## start SOURCE DATA

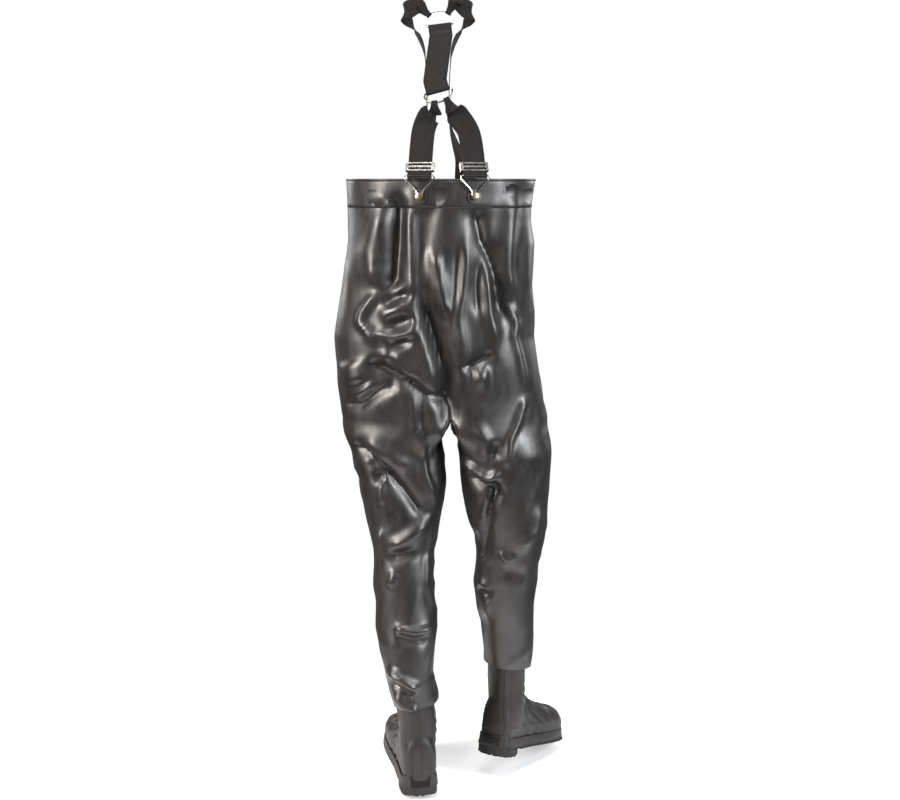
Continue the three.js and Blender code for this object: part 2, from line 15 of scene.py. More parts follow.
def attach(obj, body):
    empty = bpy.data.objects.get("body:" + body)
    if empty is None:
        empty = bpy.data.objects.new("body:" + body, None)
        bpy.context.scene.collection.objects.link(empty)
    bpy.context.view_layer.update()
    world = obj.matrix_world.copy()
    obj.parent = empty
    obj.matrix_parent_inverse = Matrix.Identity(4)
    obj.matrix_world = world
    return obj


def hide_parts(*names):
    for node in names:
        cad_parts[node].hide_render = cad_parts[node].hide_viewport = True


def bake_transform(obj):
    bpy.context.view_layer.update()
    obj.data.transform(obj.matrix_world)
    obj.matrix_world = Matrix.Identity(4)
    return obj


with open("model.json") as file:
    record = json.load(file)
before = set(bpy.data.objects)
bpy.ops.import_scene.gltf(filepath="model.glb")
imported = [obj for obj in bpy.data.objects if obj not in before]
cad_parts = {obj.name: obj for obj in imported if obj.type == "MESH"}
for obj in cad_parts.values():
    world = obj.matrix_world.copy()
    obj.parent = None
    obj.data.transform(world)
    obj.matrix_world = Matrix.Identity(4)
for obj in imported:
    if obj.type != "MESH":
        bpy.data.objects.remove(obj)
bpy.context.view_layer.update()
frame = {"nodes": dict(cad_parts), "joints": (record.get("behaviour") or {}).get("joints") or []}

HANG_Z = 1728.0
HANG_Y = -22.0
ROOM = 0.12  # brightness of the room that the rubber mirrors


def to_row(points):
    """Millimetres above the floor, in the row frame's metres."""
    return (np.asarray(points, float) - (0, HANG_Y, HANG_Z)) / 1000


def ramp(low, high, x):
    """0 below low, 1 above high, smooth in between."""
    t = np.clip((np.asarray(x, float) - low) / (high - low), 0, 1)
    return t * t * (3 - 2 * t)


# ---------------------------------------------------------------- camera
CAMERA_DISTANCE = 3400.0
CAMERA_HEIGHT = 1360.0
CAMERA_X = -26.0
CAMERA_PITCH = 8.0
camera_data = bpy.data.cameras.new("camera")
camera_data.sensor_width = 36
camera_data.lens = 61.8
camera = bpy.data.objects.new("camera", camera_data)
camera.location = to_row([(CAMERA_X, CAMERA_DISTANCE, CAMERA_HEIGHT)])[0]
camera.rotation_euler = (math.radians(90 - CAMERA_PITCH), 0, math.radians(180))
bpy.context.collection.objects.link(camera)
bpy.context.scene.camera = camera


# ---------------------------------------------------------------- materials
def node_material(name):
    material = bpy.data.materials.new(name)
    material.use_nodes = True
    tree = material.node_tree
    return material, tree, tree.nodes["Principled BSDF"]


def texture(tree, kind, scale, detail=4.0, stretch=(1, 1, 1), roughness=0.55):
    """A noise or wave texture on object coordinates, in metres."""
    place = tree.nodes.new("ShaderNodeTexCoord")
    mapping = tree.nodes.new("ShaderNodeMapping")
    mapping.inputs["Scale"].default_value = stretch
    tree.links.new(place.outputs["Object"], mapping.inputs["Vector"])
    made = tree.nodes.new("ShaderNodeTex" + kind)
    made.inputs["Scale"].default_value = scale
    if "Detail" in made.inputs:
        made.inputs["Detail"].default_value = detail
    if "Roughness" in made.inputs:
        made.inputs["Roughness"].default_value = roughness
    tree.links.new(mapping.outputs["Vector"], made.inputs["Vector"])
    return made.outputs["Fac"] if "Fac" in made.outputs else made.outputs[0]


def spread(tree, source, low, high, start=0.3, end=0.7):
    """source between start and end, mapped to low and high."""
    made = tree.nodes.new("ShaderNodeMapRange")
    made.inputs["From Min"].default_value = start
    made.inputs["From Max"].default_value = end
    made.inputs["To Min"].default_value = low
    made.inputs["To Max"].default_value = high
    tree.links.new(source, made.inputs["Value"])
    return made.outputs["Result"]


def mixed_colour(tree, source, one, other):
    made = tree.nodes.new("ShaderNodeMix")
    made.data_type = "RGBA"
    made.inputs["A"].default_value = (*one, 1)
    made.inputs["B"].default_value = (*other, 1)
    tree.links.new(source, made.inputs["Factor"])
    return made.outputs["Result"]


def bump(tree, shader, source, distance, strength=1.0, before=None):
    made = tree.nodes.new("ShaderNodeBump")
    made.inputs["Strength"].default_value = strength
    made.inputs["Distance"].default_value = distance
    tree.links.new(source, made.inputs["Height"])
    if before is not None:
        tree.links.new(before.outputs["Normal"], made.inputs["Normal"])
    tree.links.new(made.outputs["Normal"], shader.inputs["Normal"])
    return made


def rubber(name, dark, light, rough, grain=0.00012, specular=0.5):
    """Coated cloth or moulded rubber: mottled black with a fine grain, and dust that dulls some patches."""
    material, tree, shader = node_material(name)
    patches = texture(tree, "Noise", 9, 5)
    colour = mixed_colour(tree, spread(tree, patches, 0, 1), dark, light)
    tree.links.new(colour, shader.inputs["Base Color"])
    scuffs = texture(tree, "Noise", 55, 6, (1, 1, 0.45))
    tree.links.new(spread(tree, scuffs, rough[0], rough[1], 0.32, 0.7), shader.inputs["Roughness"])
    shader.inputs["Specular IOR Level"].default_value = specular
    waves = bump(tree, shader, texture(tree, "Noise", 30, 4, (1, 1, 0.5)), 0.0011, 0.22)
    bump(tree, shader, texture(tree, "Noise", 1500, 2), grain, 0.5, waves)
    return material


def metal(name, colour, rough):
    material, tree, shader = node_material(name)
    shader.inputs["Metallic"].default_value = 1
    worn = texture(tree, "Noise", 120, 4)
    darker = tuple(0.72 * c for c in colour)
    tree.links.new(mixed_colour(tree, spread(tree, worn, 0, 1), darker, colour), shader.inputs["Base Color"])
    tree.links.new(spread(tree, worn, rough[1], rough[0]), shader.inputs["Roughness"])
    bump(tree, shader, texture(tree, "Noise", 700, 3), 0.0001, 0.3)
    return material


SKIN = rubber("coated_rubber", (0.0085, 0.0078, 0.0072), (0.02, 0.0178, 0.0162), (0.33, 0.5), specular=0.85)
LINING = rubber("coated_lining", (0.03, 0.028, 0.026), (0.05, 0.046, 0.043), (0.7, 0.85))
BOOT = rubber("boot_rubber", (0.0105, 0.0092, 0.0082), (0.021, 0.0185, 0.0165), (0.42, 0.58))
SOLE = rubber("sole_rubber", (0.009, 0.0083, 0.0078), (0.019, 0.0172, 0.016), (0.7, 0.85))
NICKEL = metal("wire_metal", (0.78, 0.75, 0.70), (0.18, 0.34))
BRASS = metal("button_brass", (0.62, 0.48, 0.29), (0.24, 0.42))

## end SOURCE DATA

EXERCISE OBJECTIVE =
Every line of the data above should be reproduced word for word.

FULL OUTPUT =
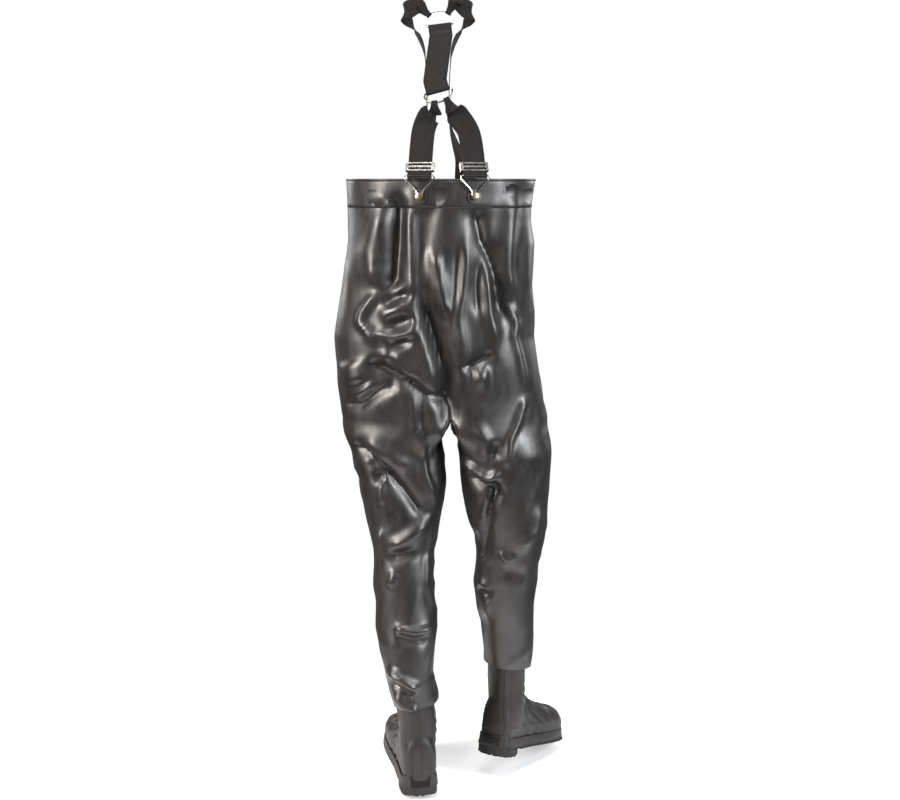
Continue the three.js and Blender code for this object: part 2, from line 15 of scene.py. More parts follow.
def attach(obj, body):
    empty = bpy.data.objects.get("body:" + body)
    if empty is None:
        empty = bpy.data.objects.new("body:" + body, None)
        bpy.context.scene.collection.objects.link(empty)
    bpy.context.view_layer.update()
    world = obj.matrix_world.copy()
    obj.parent = empty
    obj.matrix_parent_inverse = Matrix.Identity(4)
    obj.matrix_world = world
    return obj


def hide_parts(*names):
    for node in names:
        cad_parts[node].hide_render = cad_parts[node].hide_viewport = True


def bake_transform(obj):
    bpy.context.view_layer.update()
    obj.data.transform(obj.matrix_world)
    obj.matrix_world = Matrix.Identity(4)
    return obj


with open("model.json") as file:
    record = json.load(file)
before = set(bpy.data.objects)
bpy.ops.import_scene.gltf(filepath="model.glb")
imported = [obj for obj in bpy.data.objects if obj not in before]
cad_parts = {obj.name: obj for obj in imported if obj.type == "MESH"}
for obj in cad_parts.values():
    world = obj.matrix_world.copy()
    obj.parent = None
    obj.data.transform(world)
    obj.matrix_world = Matrix.Identity(4)
for obj in imported:
    if obj.type != "MESH":
        bpy.data.objects.remove(obj)
bpy.context.view_layer.update()
frame = {"nodes": dict(cad_parts), "joints": (record.get("behaviour") or {}).get("joints") or []}

HANG_Z = 1728.0
HANG_Y = -22.0
ROOM = 0.12  # brightness of the room that the rubber mirrors


def to_row(points):
    """Millimetres above the floor, in the row frame's metres."""
    return (np.asarray(points, float) - (0, HANG_Y, HANG_Z)) / 1000


def ramp(low, high, x):
    """0 below low, 1 above high, smooth in between."""
    t = np.clip((np.asarray(x, float) - low) / (high - low), 0, 1)
    return t * t * (3 - 2 * t)


# ---------------------------------------------------------------- camera
CAMERA_DISTANCE = 3400.0
CAMERA_HEIGHT = 1360.0
CAMERA_X = -26.0
CAMERA_PITCH = 8.0
camera_data = bpy.data.cameras.new("camera")
camera_data.sensor_width = 36
camera_data.lens = 61.8
camera = bpy.data.objects.new("camera", camera_data)
camera.location = to_row([(CAMERA_X, CAMERA_DISTANCE, CAMERA_HEIGHT)])[0]
camera.rotation_euler = (math.radians(90 - CAMERA_PITCH), 0, math.radians(180))
bpy.context.collection.objects.link(camera)
bpy.context.scene.camera = camera


# ---------------------------------------------------------------- materials
def node_material(name):
    material = bpy.data.materials.new(name)
    material.use_nodes = True
    tree = material.node_tree
    return material, tree, tree.nodes["Principled BSDF"]


def texture(tree, kind, scale, detail=4.0, stretch=(1, 1, 1), roughness=0.55):
    """A noise or wave texture on object coordinates, in metres."""
    place = tree.nodes.new("ShaderNodeTexCoord")
    mapping = tree.nodes.new("ShaderNodeMapping")
    mapping.inputs["Scale"].default_value = stretch
    tree.links.new(place.outputs["Object"], mapping.inputs["Vector"])
    made = tree.nodes.new("ShaderNodeTex" + kind)
    made.inputs["Scale"].default_value = scale
    if "Detail" in made.inputs:
        made.inputs["Detail"].default_value = detail
    if "Roughness" in made.inputs:
        made.inputs["Roughness"].default_value = roughness
    tree.links.new(mapping.outputs["Vector"], made.inputs["Vector"])
    return made.outputs["Fac"] if "Fac" in made.outputs else made.outputs[0]


def spread(tree, source, low, high, start=0.3, end=0.7):
    """source between start and end, mapped to low and high."""
    made = tree.nodes.new("ShaderNodeMapRange")
    made.inputs["From Min"].default_value = start
    made.inputs["From Max"].default_value = end
    made.inputs["To Min"].default_value = low
    made.inputs["To Max"].default_value = high
    tree.links.new(source, made.inputs["Value"])
    return made.outputs["Result"]


def mixed_colour(tree, source, one, other):
    made = tree.nodes.new("ShaderNodeMix")
    made.data_type = "RGBA"
    made.inputs["A"].default_value = (*one, 1)
    made.inputs["B"].default_value = (*other, 1)
    tree.links.new(source, made.inputs["Factor"])
    return made.outputs["Result"]


def bump(tree, shader, source, distance, strength=1.0, before=None):
    made = tree.nodes.new("ShaderNodeBump")
    made.inputs["Strength"].default_value = strength
    made.inputs["Distance"].default_value = distance
    tree.links.new(source, made.inputs["Height"])
    if before is not None:
        tree.links.new(before.outputs["Normal"], made.inputs["Normal"])
    tree.links.new(made.outputs["Normal"], shader.inputs["Normal"])
    return made


def rubber(name, dark, light, rough, grain=0.00012, specular=0.5):
    """Coated cloth or moulded rubber: mottled black with a fine grain, and dust that dulls some patches."""
    material, tree, shader = node_material(name)
    patches = texture(tree, "Noise", 9, 5)
    colour = mixed_colour(tree, spread(tree, patches, 0, 1), dark, light)
    tree.links.new(colour, shader.inputs["Base Color"])
    scuffs = texture(tree, "Noise", 55, 6, (1, 1, 0.45))
    tree.links.new(spread(tree, scuffs, rough[0], rough[1], 0.32, 0.7), shader.inputs["Roughness"])
    shader.inputs["Specular IOR Level"].default_value = specular
    waves = bump(tree, shader, texture(tree, "Noise", 30, 4, (1, 1, 0.5)), 0.0011, 0.22)
    bump(tree, shader, texture(tree, "Noise", 1500, 2), grain, 0.5, waves)
    return material


def metal(name, colour, rough):
    material, tree, shader = node_material(name)
    shader.inputs["Metallic"].default_value = 1
    worn = texture(tree, "Noise", 120, 4)
    darker = tuple(0.72 * c for c in colour)
    tree.links.new(mixed_colour(tree, spread(tree, worn, 0, 1), darker, colour), shader.inputs["Base Color"])
    tree.links.new(spread(tree, worn, rough[1], rough[0]), shader.inputs["Roughness"])
    bump(tree, shader, texture(tree, "Noise", 700, 3), 0.0001, 0.3)
    return material


SKIN = rubber("coated_rubber", (0.0085, 0.0078, 0.0072), (0.02, 0.0178, 0.0162), (0.33, 0.5), specular=0.85)
LINING = rubber("coated_lining", (0.03, 0.028, 0.026), (0.05, 0.046, 0.043), (0.7, 0.85))
BOOT = rubber("boot_rubber", (0.0105, 0.0092, 0.0082), (0.021, 0.0185, 0.0165), (0.42, 0.58))
SOLE = rubber("sole_rubber", (0.009, 0.0083, 0.0078), (0.019, 0.0172, 0.016), (0.7, 0.85))
NICKEL = metal("wire_metal", (0.78, 0.75, 0.70), (0.18, 0.34))
BRASS = metal("button_brass", (0.62, 0.48, 0.29), (0.24, 0.42))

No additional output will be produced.